Today's topic: Employee Brain vs. Founder Brain


You've decided to take the entrepreneur plunge. You've got the business plan and chosen your niche. You've even started telling people you're "thinking about going out on your own."

But late at night, you're lying awake doing mental math... again. Calculating how many months you could survive if you quit. Wondering if you're too old, too late, too unprepared. Checking your savings account for the third time this week like the number might have magically doubled.

Here's what nobody tells you: That anxiety isn't about money. It's about identity.

And the cruel irony is, your employee brain is sabotaging your entrepreneurial future in the name of keeping you safe.

The Identity-Money Death Spiral

Research from UC Berkeley reveals that 72% of entrepreneurs struggle with mental health issues (source). No, it has nothing to do with being weak or having picked the wrong business. It's because the transition from employee to owner can trigger identity disruption similar to major life transitions like divorce or grief.

Why does this feel so destabilizing? Because entrepreneurship isn’t just a job shift—it’s an attachment shift. Your brain has to rewire itself.

Studies show entrepreneurs display similar neural activity when viewing their company's brand as parents do when seeing images of their children. This isn't a career change—it's an identity crisis that happens to have a business attached to it.

And without adequate financial runway, your identity crisis also becomes a decision-making disaster.

The death spiral works like this: You're scared to quit without "enough" money → But your employee brain can't accurately calculate "enough" → So you stay too long, building resentment → Or you jump too soon with insufficient runway → Either way, scarcity mindset takes over → Your stressed brain makes terrible decisions → The business struggles → Your identity crisis deepens → Repeat.

Here are three ways this plays out—and why you're probably caught in at least one of them right now.

1. The Scarcity Brain Hijacks Your Decision-Making

Your employee mind says: "I'll just be really careful with money. I'll bootstrap. I'll hustle harder to make up for limited resources."

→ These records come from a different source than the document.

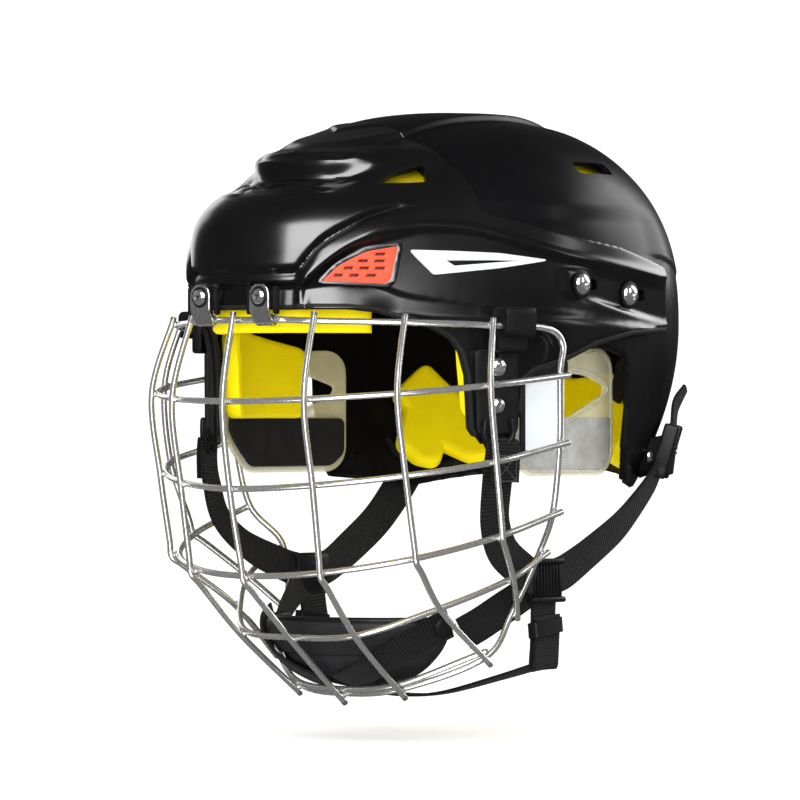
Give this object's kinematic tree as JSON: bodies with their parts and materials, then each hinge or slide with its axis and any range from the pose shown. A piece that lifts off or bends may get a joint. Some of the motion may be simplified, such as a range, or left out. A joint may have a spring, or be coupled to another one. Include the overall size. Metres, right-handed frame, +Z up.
{
  "type": "ice hockey helmet with wire face cage",
  "caption": "Ice hockey helmet with overlapping front and rear shells, a hinged wire face cage, clear ear guards, foam liner and chin straps.",
  "frame": {"origin": "the middle of the head opening at the level of the brow line, where the wearer's head holds the helmet", "axes": "+Z up, the face looks along -Y, the wearer's left is +X"},
  "size_m": [0.2238, 0.2868, 0.2868],
  "materials": {
    "shell_black": "gloss",
    "foam_yellow": "matte",
    "cup_black": "matte",
    "wire_steel": "satin",
    "screw_chrome": "gloss",
    "clip_steel": "satin",
    "clear_plastic": "gloss",
    "coral_plastic": "satin",
    "white_trim": "satin",
    "plastic_black": "satin",
    "webbing_black": "matte"
  },
  "bodies": {
    "helmet": {"anchor_screw_1_left": "screw_chrome", "anchor_screw_1_right": "screw_chrome", "anchor_screw_2_left": "screw_chrome", "anchor_screw_2_right": "screw_chrome", "chin_strap_left": "webbing_black", "chin_strap_right": "webbing_black", "ear_guard_left": "clear_plastic", "ear_guard_right": "clear_plastic", "ear_strap_left": "webbing_black", "ear_strap_right": "webbing_black", "forehead_pad": "foam_yellow", "front_clip_left": "clip_steel", "front_clip_right": "clip_steel", "front_clip_screw_left": "screw_chrome", "front_clip_screw_right": "screw_chrome", "front_shell": "shell_black", "side_accent_left": "white_trim", "side_accent_right": "white_trim", "side_clip_left": "plastic_black", "side_clip_right": "plastic_black", "side_label_left": "white_trim", "side_label_right": "white_trim", "strap_anchor_left": "plastic_black", "strap_anchor_right": "plastic_black", "strap_keeper_left": "webbing_black", "strap_keeper_right": "webbing_black", "strap_slider_left": "plastic_black", "strap_slider_right": "plastic_black", "temple_pad_left": "foam_yellow", "temple_pad_right": "foam_yellow", "under_strap": "webbing_black", "vent_mesh_left": "coral_plastic", "vent_mesh_right": "coral_plastic"},
    "rear_half": {"rear_shell": "shell_black", "crown_pad": "foam_yellow", "rear_pad": "foam_yellow", "side_pad_left": "foam_yellow", "side_pad_right": "foam_yellow", "size_screw_1_left": "screw_chrome", "size_screw_1_right": "screw_chrome", "size_screw_2_left": "screw_chrome", "size_screw_2_right": "screw_chrome", "rear_strap_left": "webbing_black", "rear_strap_right": "webbing_black", "nape_buckle_left": "plastic_black", "nape_buckle_right": "plastic_black"},
    "cage": {"cage_frame": "wire_steel", "cage_row_1": "wire_steel", "cage_row_2": "wire_steel", "cage_row_3": "wire_steel", "cage_row_4": "wire_steel", "cage_row_5": "wire_steel", "cage_upright_1_left": "wire_steel", "cage_upright_1_right": "wire_steel", "cage_upright_2_left": "wire_steel", "cage_upright_2_right": "wire_steel", "cage_upright_3_left": "wire_steel", "cage_upright_3_right": "wire_steel", "cage_upright_centre": "wire_steel", "chin_cup": "cup_black"}
  },
  "joints": [
    {"name": "cage_hinge", "type": "hinge", "parent": "helmet", "child": "cage", "pos_m": [0, -0.134, 0], "axis": [-1, 0, 0], "range_deg": [0, 85]},
    {"name": "size_slide", "type": "slide", "parent": "helmet", "child": "rear_half", "axis": [0, 1, 0], "range_m": [0, 0.01]}
  ]
}
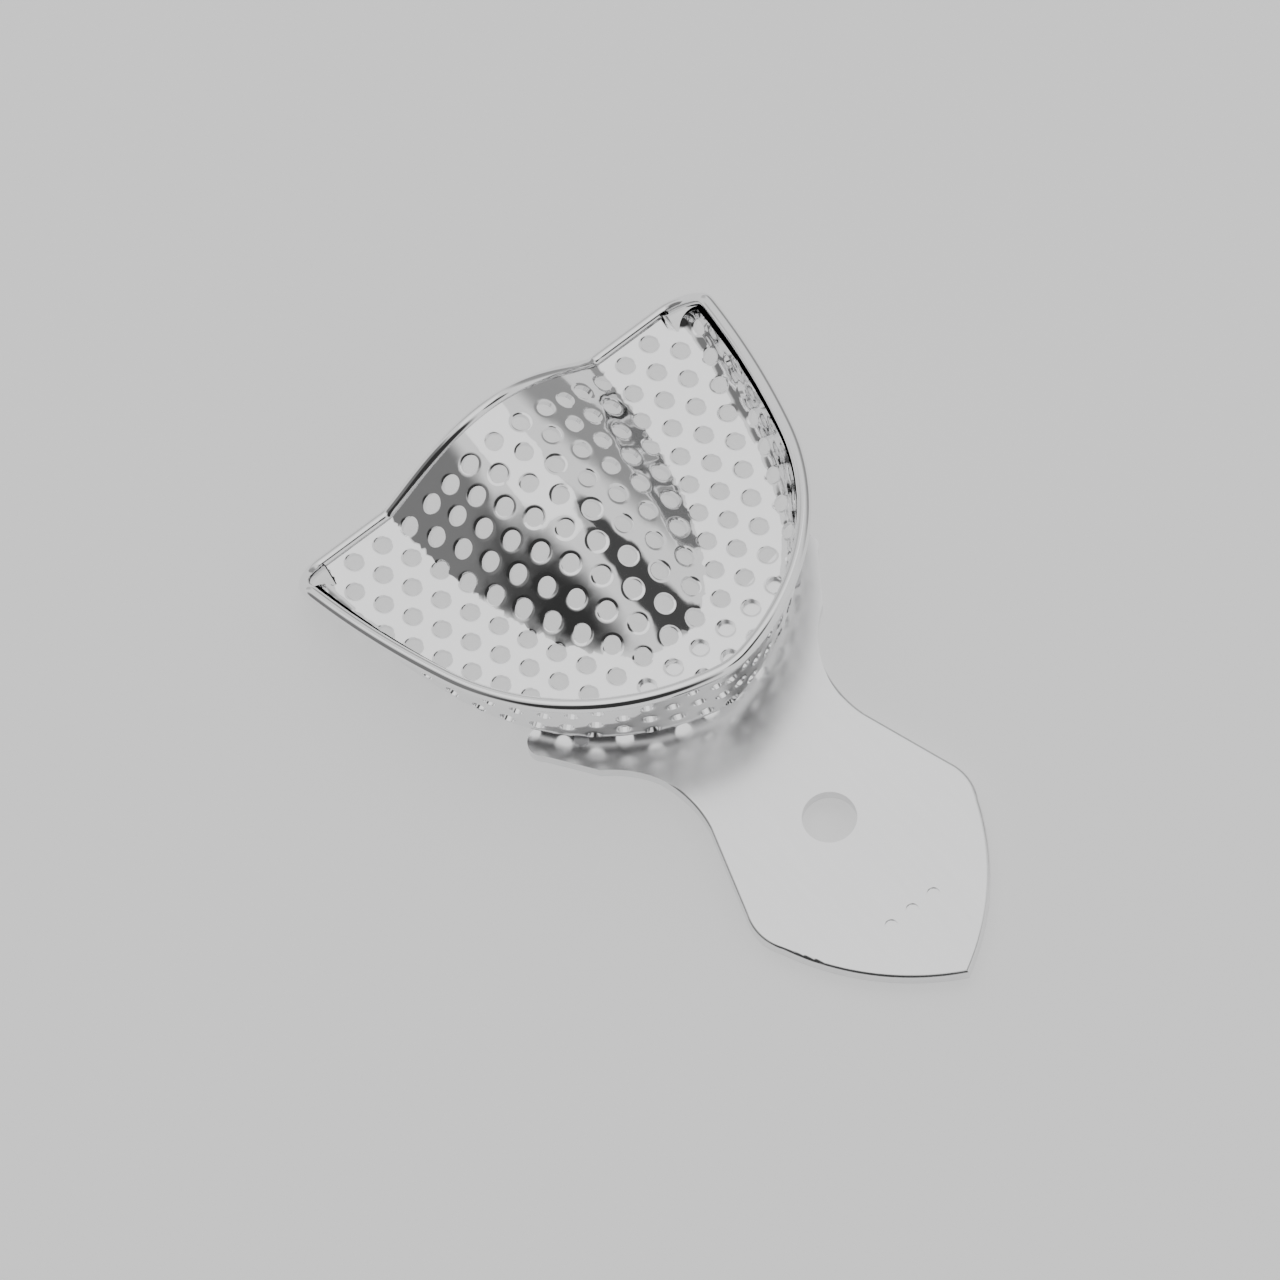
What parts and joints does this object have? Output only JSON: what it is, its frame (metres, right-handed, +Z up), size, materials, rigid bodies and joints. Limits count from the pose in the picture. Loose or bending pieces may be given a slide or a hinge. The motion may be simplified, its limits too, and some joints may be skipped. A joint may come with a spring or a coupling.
{
  "type": "dental impression tray",
  "caption": "Perforated steel upper dental impression tray: U-shaped channel with raised flange, palate vault, rolled rim wire and flat handle with a hanging hole.",
  "frame": {"origin": "on the axis of the handle's hanging hole, at the handle's flat underside", "axes": "+Y along the tray towards the back of the mouth, +Z up out of the channel, X across"},
  "size_m": [0.062, 0.0917, 0.0173],
  "materials": {
    "tray_shell": "mirror polished stainless steel sheet",
    "rim_wire": "polished stainless steel wire",
    "rim_butt_weld": "polished weld metal",
    "handle": "satin polished stainless steel plate",
    "handle_weld_nuggets": "bare weld metal"
  },
  "bodies": {
    "root": {"tray_shell": "tray_shell", "rim_wire": "rim_wire", "rim_butt_weld": "rim_butt_weld", "handle": "handle", "handle_weld_nuggets": "handle_weld_nuggets"}
  },
  "joints": []
}
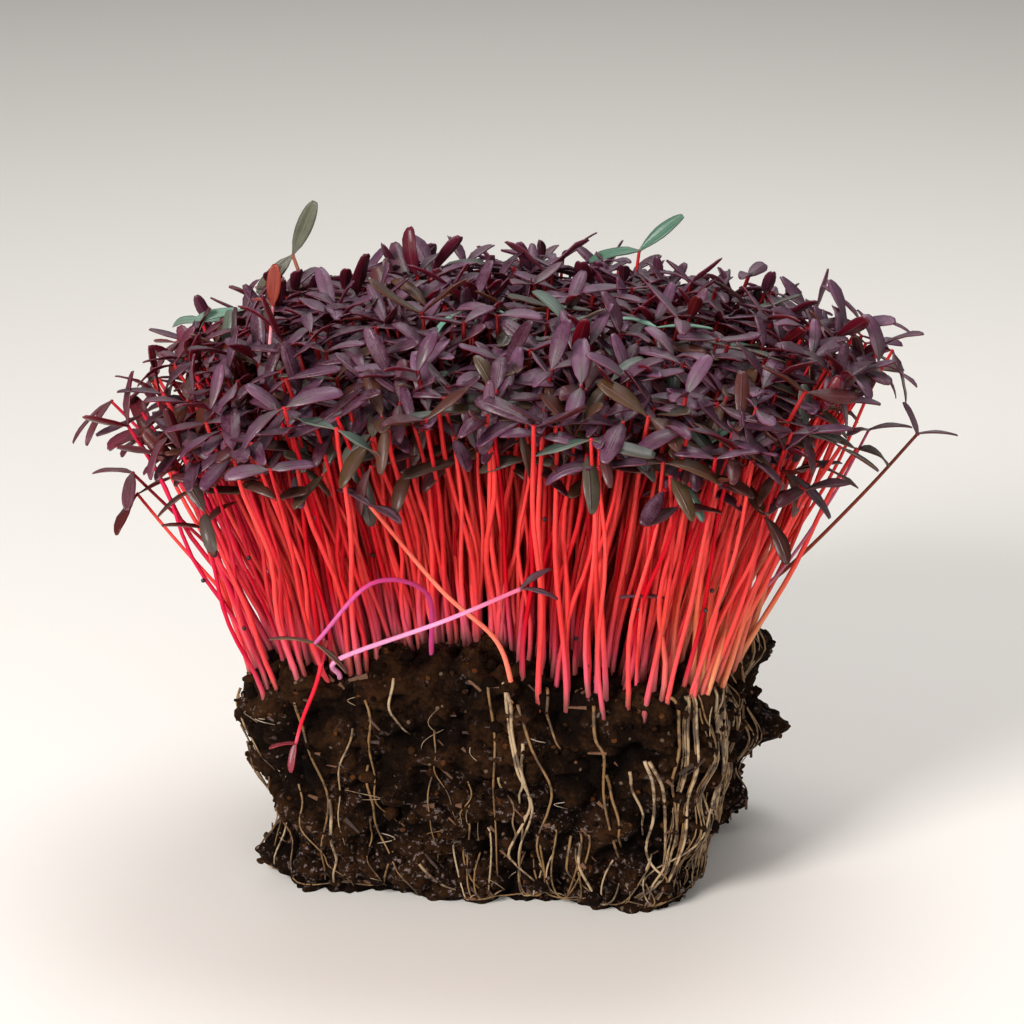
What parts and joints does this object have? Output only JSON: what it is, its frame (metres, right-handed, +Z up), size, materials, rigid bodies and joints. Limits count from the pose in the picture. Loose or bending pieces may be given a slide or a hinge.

But what actually happens: Princeton and Harvard researchers found that scarcity conditions change brain function. When you're operating with insufficient financial buffer, your cognitive performance drops 30-40%. You can't think strategically. You can't see opportunities. You're in pure survival mode.

The brutal truth is, entrepreneurs with limited financial runway report significantly higher burnout in their first 18 months. Those with longer runways demonstrate up to 3x better psychological resilience and decision quality.

Why? Because your financial runway isn't just money—it's your psychological oxygen.

Without it, you:

  • Accept undervalued clients out of desperation
  • Underprice your services because you need cash NOW
  • Make reactive pivots instead of strategic adjustments
  • Work unsustainable hours trying to compensate for bad positioning
  • Experience constant hypervigilance (checking your bank account multiple times daily)

One founder described it perfectly: "For the sake of your mental health and safety, I hope you also have a good financial cushion for at least one year, because that peace of mind is a MUST when you're building a business."

Not a "nice to have." A MUST.

2. You Fall Into the "Business Broke" Trap

Here's a phenomenon that destroys promising ventures: Your business account shows $15,000. Your personal account shows $347.

You're making money. But you feel broke. This cognitive dissonance kills your momentum faster than actual business failure.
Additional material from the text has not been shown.